CAP reforms agreed in Berlin also gave powers for member states to attach specific environmental conditions to agricultural support payments if they consider this to be appropriate. Our consultation exercise sought views on whether to introduce such conditions. Some relevant considerations in deciding whether to do so are: comprehensibility to farmers; ease of enforcement; environmental benefit; and extent of additional costs or regulatory burden for the generality of farmers.

We are still considering the responses to the England consultation on this issue. However, if following this consideration we identified possible cross-compliance measures, we would hold a further consultation exercise on any specific proposals before introducing them. Meanwhile, we will be retaining our existing cross-compliance measures which the UK has applied for some years, namely the current overgrazing condition in our livestock subsidy regimes and the management conditions for set-aside land.

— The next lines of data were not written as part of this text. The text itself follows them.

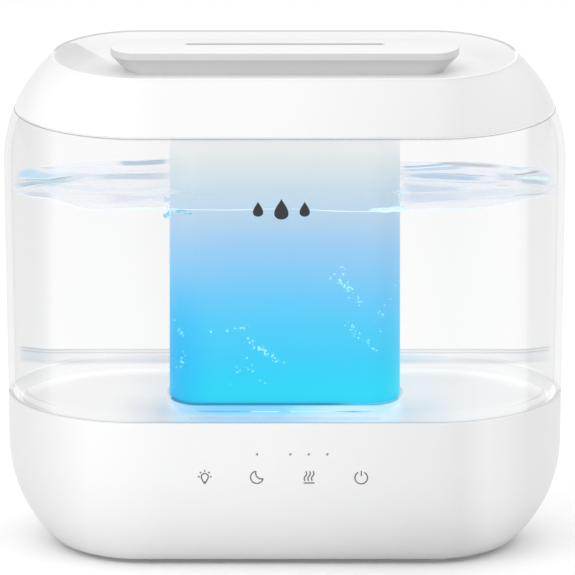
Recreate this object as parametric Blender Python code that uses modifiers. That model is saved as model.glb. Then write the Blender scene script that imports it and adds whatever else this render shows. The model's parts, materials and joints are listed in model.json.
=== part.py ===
"""Cool mist humidifier with a clear top-fill tank, as an assembly of separate parts.

Metres, +Z up. The origin is on the table under the middle of the base, and the control panel faces -Y.
The case is a rounded box in three storeys (base, tank, lid). Every level of it is one plan outline,
straight at the front and back with elliptical ends, drawn in by the inset of the side profile.
"""

import math

import bmesh
import bpy
from mathutils import Matrix, Vector

# ---- case: plan outline and side profile
WIDTH = 0.250
DEPTH = 0.160
END = 0.061  # half-axis along X of the elliptical ends
SIDE_LEAN = 0.0022  # the sides lean out by this from the base to the shoulder
BASE_ARC_Z = 0.047
BASE_ARC_R = 0.059
SHOULDER_Z = 0.172
SHOULDER_R = 0.062
FLOOR_Z = 0.002  # underside of the base; the feet reach down to the table
SEAM_LOW = 0.068
SEAM_HIGH = 0.196
SEAM_GAP = 0.0004
RIM_INSET = 0.023
QUARTER_STEPS = 8

# ---- walls and running gaps
GAP = 0.0003
FIT = 0.0004
BASE_WALL = 0.0025
TANK_WALL = 0.003
LID_WALL = 0.0025
DUCT_WALL = 0.0022
LINER_WALL = 0.0016
NOZZLE_WALL = 0.0018
TRAY_WALL = 0.0022

# ---- base
COVER_INSET = 0.0314
COVER_T = 0.0025
COVER_TOP = FLOOR_Z + COVER_T
FOOT_AT = (0.072, 0.034)
POST_AT = (0.080, 0.030)
POST_BOTTOM = 0.0086
DECK_LOW_Z = 0.0617  # top of the tray, just under the tank
SUMP_Z = 0.033
SUMP_CENTRE = (0.0, 0.021)
SUMP_HALF = (0.050, 0.043)
SUMP_END = 0.016
SUMP_DRAFT = 0.003
FAN_AT = (-0.028, 0.0)
FAN_SIDE = 0.050
FAN_Z = (0.0048, 0.0198)
FAN_BORE = 0.0235
FLARE_HALF = (0.0243, 0.0243)  # the air channel's round foot over the fan
FLARE_END = 0.0220
TOWER_HALF = (0.0120, 0.0150)
TOWER_END = 0.0060
TOWER_Z = (0.0202, 0.0640)
HOOD_HALF = (0.0150, 0.0180)
HOOD_END = 0.0075
HOOD_Z = (0.0600, 0.0690)
TRANSDUCER_AT = (0.018, 0.0)
CLAMP_SCREW_R = 0.0165
FLOAT_AT = (0.032, 0.045)
FLOAT_TRAVEL = 0.004
BOARD_Z = 0.0088
BOARD_T = 0.0016
BOARD_X = (0.012, 0.072)
BOARD_Y = (-0.026, 0.026)
STANDOFF_X = (0.018, 0.066)
STANDOFF_Y = 0.020
LENS_HALF_X = 0.042  # the night light's lens bar, in the deck in front of the sump
LENS_Y = (-0.0380, -0.0334)
JACK_X = 0.064
JACK_Z = 0.038

# ---- control panel
ICON_Z = 0.0436
ICON_PITCH = 0.0231
ICON_CENTRE = -0.0008
ICONS = ("light", "sleep", "mist", "power")
LAMP_Z = 0.054
LAMP_PITCH = 0.0082
LAMP_HOLE_R = 0.0006
PANEL_BOARD_Y = -0.0705

# ---- tank
TANK_STEP = 0.0048  # how far the plug of the tank stands in from its wall
TANK_FLOOR_Z = 0.0625
DUCT_HALF = (0.0513, 0.026)
DUCT_END = 0.0125
DUCT_Z = (0.0629, 0.2015)
VALVE_AT = (0.0, 0.050)
VALVE_HOLE_R = 0.0108
VALVE_LIFT = 0.005

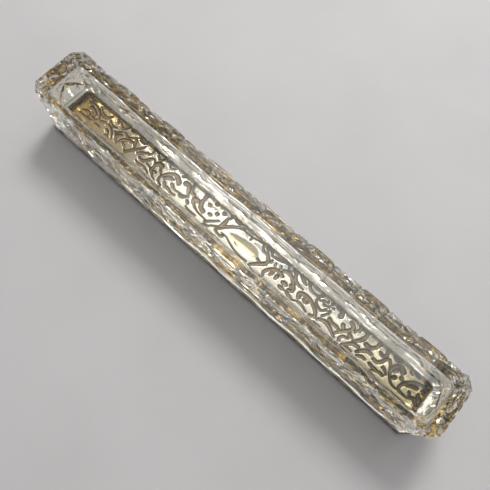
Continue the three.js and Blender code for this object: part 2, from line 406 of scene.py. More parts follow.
def cavityMove(x, y, z, mouthZ, floorZ, cavityTop):
    # how far a point of the cavity's walls goes along and across
    share = max(0, z - mouthZ) / (floorZ - mouthZ)
    left = max(0, glass["floorRound"] - max(0, floorZ - z))
    back = math.sqrt(glass["floorRound"] ** 2 - left ** 2) * grown(share, glass["roundFades"])
    rise = grown(z - glass["waveFrom"], cavityTop - glass["waveFrom"])
    endFrom, sideFrom = glass["wallsFrom"]
    sway, swayLength = glass["ridgeSway"]
    wave = rise * glass["wallWave"] * waver(x / glass["wallStretch"], glass["wallPhases"][y < 0])
    wave += (grown(z - glass["ridgeFrom"], 1) * (1 - share ** glass["ridgeFades"]) * glass["wallRidge"]
             * math.sin(glass["ridgeTurns"] * z + sway * math.sin(x / swayLength + y)))
    across = grown(abs(y) - sideFrom, glass["wallsGrow"]) * (wave + math.copysign(back, y))
    wave = rise * glass["endWave"] * waver(y * glass["endQuick"], glass["endPhases"][x < 0])
    along = grown(abs(x) - endFrom, glass["wallsGrow"]) * (wave + math.copysign(back, x))
    return along, across


def sideSunk(x, z, sink, outer, fade):
    # how far a point of the long walls lies inside the wall's flat
    cut = glass["cutShare"] * sink * grown(sink, glass["fullCut"])
    pitch = 2 * outer.x / glass["starCount"]
    between = (1 - math.cos(2 * math.pi * (x / pitch - glass["starShift"]))) / 2
    foot, footReach = glass["outerFoot"]
    head, headReach = glass["outerHead"]
    band = grown(z - foot, footReach) * grown(outer.z - head - z, headReach)
    sway, swayLength = glass["outerSway"]
    ridge = (1 + math.sin(glass["outerTurns"] * z + sway * math.sin(x / swayLength))) / 2
    return cut + fade * glass["panelDrop"] * between + fade * band * glass["outerRidge"] * ridge


def workGlass(bm, low, high):
    # hand work: waves, softer cuts, and the panels between the stars ground back
    outer = high / mm
    mouthZ = low.z / mm
    highest = high.z - glass["leastBase"] * mm
    floorZ = max(v.co.z for v in bm.verts if inCavity(v.co) and v.co.z < highest) / mm
    cavityTop = frame["record"]["physics"]["openings"][0]["box_m"][1][2] / mm
    fromCorner = glass["cornerCut"] + glass["cornerMargin"]
    polished = glass["bevel"] - glass["polish"]
    for v in bm.verts:
        x, y, z = v.co / mm
        fromBase = outer.z - z
        if fromBase < onPlane / mm:
            v.co.z -= baseSag(x, y, outer) * mm
        elif inCavity(v.co):
            along, across = cavityMove(x, y, z, mouthZ, floorZ, cavityTop)
            v.co.x += along * mm
            v.co.y += across * mm
        elif fromBase >= glass["polish"]:
            drawnIn = max(0, glass["bevel"] - fromBase)
            sink = outer.y - drawnIn - abs(y)
            flatLeft = outer.x - fromCorner - abs(x)
            if sink < glass["deepestCut"] and flatLeft > 0:
                fade = grown(flatLeft, glass["panelFades"]) * grown(fromBase - glass["polish"], polished)
                v.co.y = math.copysign(outer.y - drawnIn - sideSunk(x, z, sink, outer, fade), y) * mm
            sink = outer.x - drawnIn - abs(x)
            if glass["onWall"] < sink < glass["deepestCut"] and abs(y) < outer.y - fromCorner:
                v.co.x += math.copysign((1 - glass["cutShare"]) * sink, x) * mm


def shadeGlass(bm):
    bm.normal_update()
    for f in bm.faces:
        f.smooth = True
    for e in bm.edges:
        middle = (e.verts[0].co + e.verts[1].co) / 2
        polishedRound = inCavity(middle) and not any(isLevel(f) for f in e.link_faces)
        limit = glass["cavityAngle"] if polishedRound else glass["sharpAngle"]
        e.smooth = e.calc_face_angle(0) < math.radians(limit)


def addGlass():
    low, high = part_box("glass_body")
    bm = mergedCopy("glass_body")
    roundBase(bm, high)
    sliceGlass(bm, low, high)
    workGlass(bm, low, high)
    shadeGlass(bm)
    piece = newPiece("cutGlassBody", bm, glassMaterial())
    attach(piece, "glass")
    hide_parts("glass_body")
    print("glass body:", len(piece.data.polygons), "faces")


# Lid plate, lengths in mm

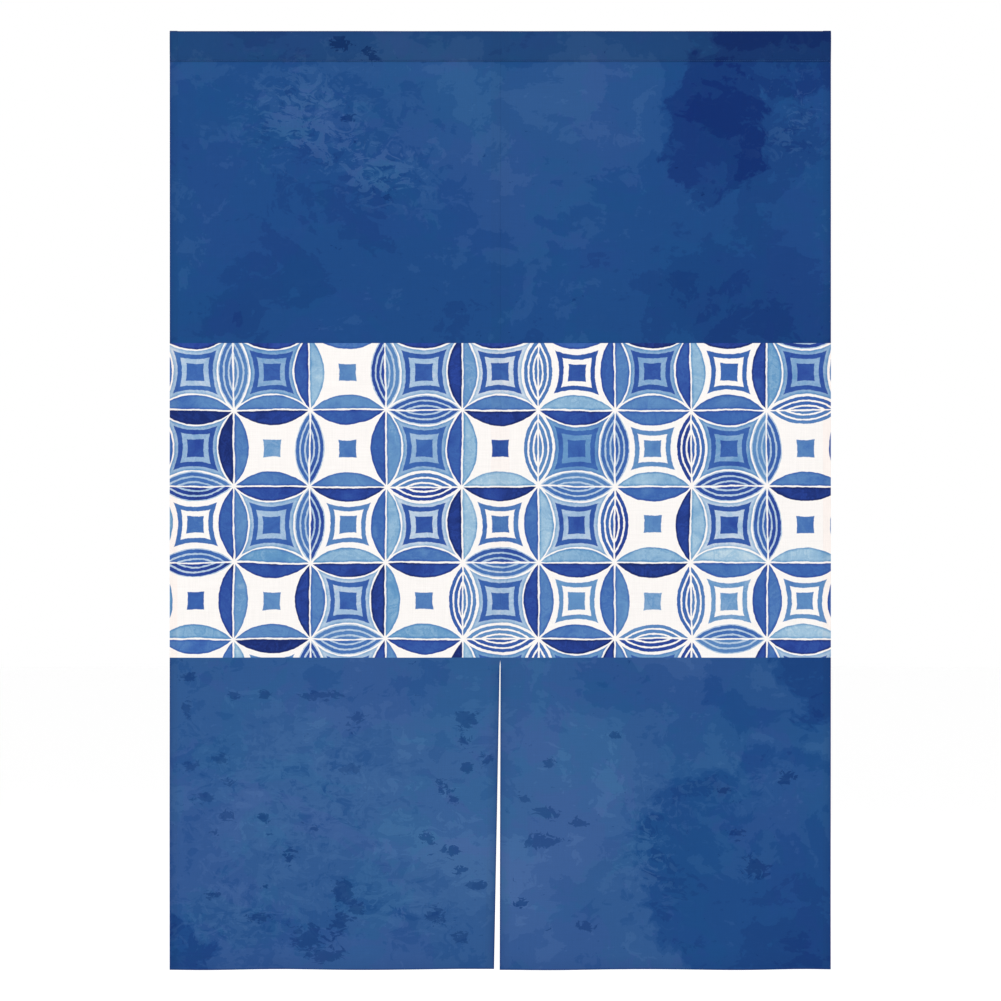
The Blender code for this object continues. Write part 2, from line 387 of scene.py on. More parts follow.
def cloth_facts(places, reverse, doubled_painted_shade, painted_edge_shade):
    """What the material needs to know at each point: its face, the painted shade of cloth two thick, the
    painted shade along folded edges, and the listed tones of the ground, one of them painted light.
    """
    across, drop = places[:, 0], places[:, 1]
    usual_tone = np.where(drop < MIDDLE_OF_BAND, TONE_ABOVE_BAND, TONE_BELOW_BAND)
    flecks = [Patch(*(number / 1000 for number in fleck), 1.0) for fleck in FLECKS]
    return {
        "reverse": reverse,
        "doubled_painted_shade": doubled_painted_shade,
        "painted_edge_shade": painted_edge_shade,
        "wash_tone_and_painted_light": usual_tone + spread(WASH_AND_PAINTED_LIGHT_PATCHES, across, drop),
        "filigree": spread(FILIGREE_PATCHES, across, drop),
        "flecks": spread(flecks, across, drop),
    }


def grid_faces(index):
    """Quads over a grid of point numbers."""
    corners = np.stack([index[:-1, :-1], index[1:, :-1], index[1:, 1:], index[:-1, 1:]], axis=-1)
    return corners.reshape(-1, 4)


def hang_panel(piece, cloth, material):
    """One length of cloth: printed face, reverse, turned hems and rounded folds as one closed sheet."""
    drops = panel_drops(cloth)[:, None]
    shares = panel_shares(cloth)[None, :]
    outer = piece.side * cloth.width / 2
    inner = inner_edge(piece, drops, cloth)
    across = outer + (inner - outer) * shares
    drop = np.broadcast_to(drops, across.shape)
    from_outer = np.abs(across - outer)
    from_inner = np.abs(across - inner)
    from_bottom = cloth.drop - drop
    side_hem = in_hem(from_outer, cloth.side_hem)
    seam_hem = in_hem(from_inner, cloth.seam_allowance)
    bottom_hem = in_hem(from_bottom, cloth.bottom_hem)
    opened = ease((drop - cloth.drop + cloth.slit) / 0.02)
    turned = cloth.turned * (side_hem + bottom_hem + seam_hem * (0.55 + 0.45 * opened))
    full = cloth.thickness + np.minimum(turned, 1.9 * cloth.turned)
    rounding = edge_round(np.minimum(np.minimum(from_outer, from_inner), from_bottom))
    face = face_depth(piece, across, drop, cloth) - HEM_PROUD_OF_FRONT * np.maximum(side_hem, bottom_hem)
    middle = face + 0.5 * cloth.thickness
    front = middle + (face - middle) * rounding
    back = middle + (face + full - middle) * rounding

    rows, columns = across.shape
    front_index = np.arange(rows * columns).reshape(rows, columns)
    back_index = front_index.copy()
    inside = (slice(1, -1), slice(1, -1))
    back_index[inside] = rows * columns + np.arange((rows - 2) * (columns - 2)).reshape(rows - 2, columns - 2)
    points = np.concatenate([
        np.stack([across, front, -drop], axis=-1).reshape(-1, 3),
        np.stack([across, back, -drop], axis=-1)[inside].reshape(-1, 3),
    ])
    faces = [grid_faces(front_index), grid_faces(back_index)[:, ::-1]]
    if piece.side > 0:
        faces = [quads[:, ::-1] for quads in faces]
    obj = new_mesh_object(piece.name, points, np.concatenate(faces).tolist(), material)

    turned_back = np.maximum(np.maximum(side_hem, seam_hem), bottom_hem) > 0.5
    back_across = np.where(seam_hem > 0.5, 2 * inner - across, across)
    back_across = np.where(side_hem > 0.5, 2 * outer - across, back_across)
    back_drop = np.where(bottom_hem > 0.5, 2 * cloth.drop - drop, drop)
    places = np.concatenate([
        np.stack([across, drop], axis=-1).reshape(-1, 2),
        np.stack([back_across, back_drop], axis=-1)[inside].reshape(-1, 2),
    ])
    # Painted shade where hems lie two thick and let less light through the cloth
    doubled_painted_shade = 0.26 * side_hem + 0.16 * seam_hem + 0.06 * bottom_hem
    reverse = np.concatenate([np.zeros(rows * columns), np.where(turned_back, 0.0, 1.0)[inside].ravel()])
    layer_painted_shade = np.concatenate([doubled_painted_shade.ravel(), (0.6 * doubled_painted_shade)[inside].ravel()])
    # Painted shade along the folded edges: darkest at the fold, fading within a millimetre or two
    from_edge = np.minimum(np.minimum(from_outer, np.where(opened > 0.5, from_inner, 1.0)), from_bottom)
    edge_shade_share = np.exp(-from_edge / EDGE_SHADE_REACH)
    painted_edge_shade = np.concatenate([edge_shade_share.ravel(), edge_shade_share[inside].ravel()])
    give_cloth_facts(obj, places, cloth_facts(places, reverse, layer_painted_shade, painted_edge_shade))
    return obj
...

Travel Insurance: Premium Tax

Lord Monson asked Her Majesty's Government:

    How they justify taxing travel insurance on flights and holidays, however austere, at 3.5 times the rate applicable to insurance of property, however valuable. [HL245]

Lord McIntosh of Haringey: The higher rate of Insurance Premium Tax (IPT) applied to certain providers of travel insurance was introduced by the previous government to counter VAT avoidance by suppliers of holidays who were artificially manipulating the values from the taxable holiday component of the package to the VAT-exempt insurance element. The IPT higher rate was extended in 1998 to all providers of travel insurance; this retained the anti-avoidance measure while recognising that, with proposed changes to the market, the previous selective application of higher rate IPT might be inappropriate. The opportunity for value shifting does not normally arise with property insurance.